Multiple cannibas cup winner budd

behold

11 weeks old


----------



## bombbudpuffa (Jan 2, 2007)

looks good!


----------



## dank specialist (Jan 2, 2007)

i appreciate that.. this is my second grow. the first one was a disaster.. and i thought i was going to give it up.. until my friend provided me with these kind of seeds... and i was able to get a female out of it... and trust me.. im one happy father of my little ladyy..... )))


----------



## THE BROTHER'S GRUNT (Jan 3, 2007)

*Looking good DS. How long has she been in flower?*


----------



## dank specialist (Jan 3, 2007)

its been in flower since the ending of november..


----------



## dank specialist (Jan 3, 2007)

how much longer does it look like i need to go


----------



## THE BROTHER'S GRUNT (Jan 4, 2007)

*By the looks of things DS she has a way to go before harvest.

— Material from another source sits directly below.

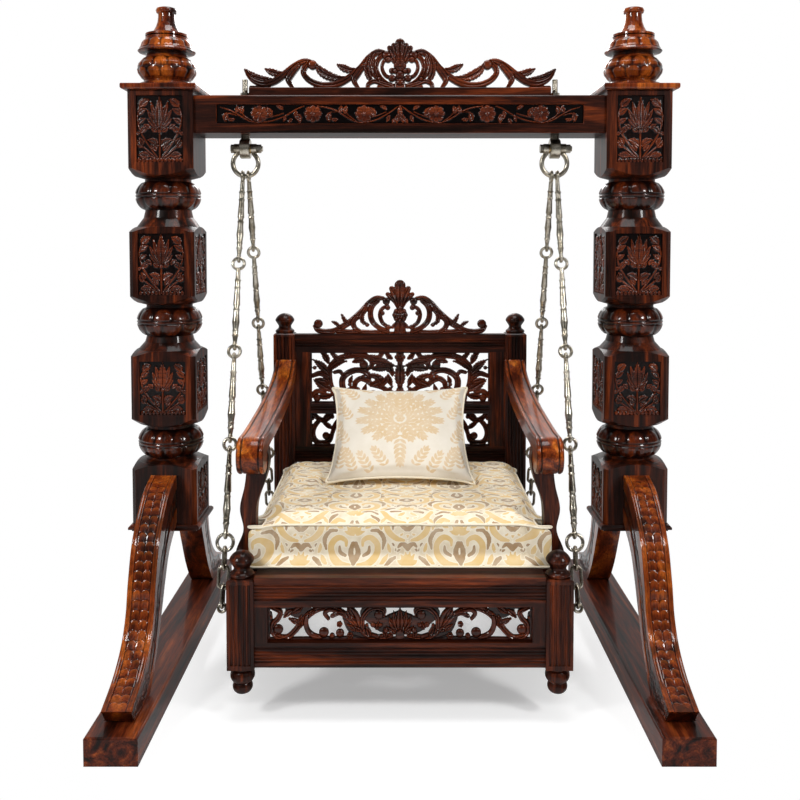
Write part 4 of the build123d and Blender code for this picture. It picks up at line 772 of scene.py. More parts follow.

What kind of lighting are you using? *


----------



## dank specialist (Jan 4, 2007)

im using 2 220 watt flourescent bulbs with the aluminum clamps. i have it at 11/13 light schedule, seems like she reacts better doing it.


----------



## Ethan-2.6- (Jul 19, 2008)

dank specialist said:
			
		

> how much longer does it look like i need to go



Like 1 1/2 month tops  Give it love!


----------



## slowmo77 (Jul 19, 2008)

lots of old posts comin up lately. check the dates


----------



## camcam (Jul 20, 2008)

Hi dank specialist,

Am growing Jack's - so if you need any help let me know and I will help you out best I can, in the meantime you can have a look at my grows in my sig.

Camcam


----------



## captainbh420 (Nov 12, 2008)

yeah you still have a while for those to be ready to harvest, just a little longer my friend.

longer the wait the better she will be


----------



## Dexter (Nov 12, 2008)

slowmo77 said:
			
		

> lots of old posts comin up lately. check the dates



:joint:


----------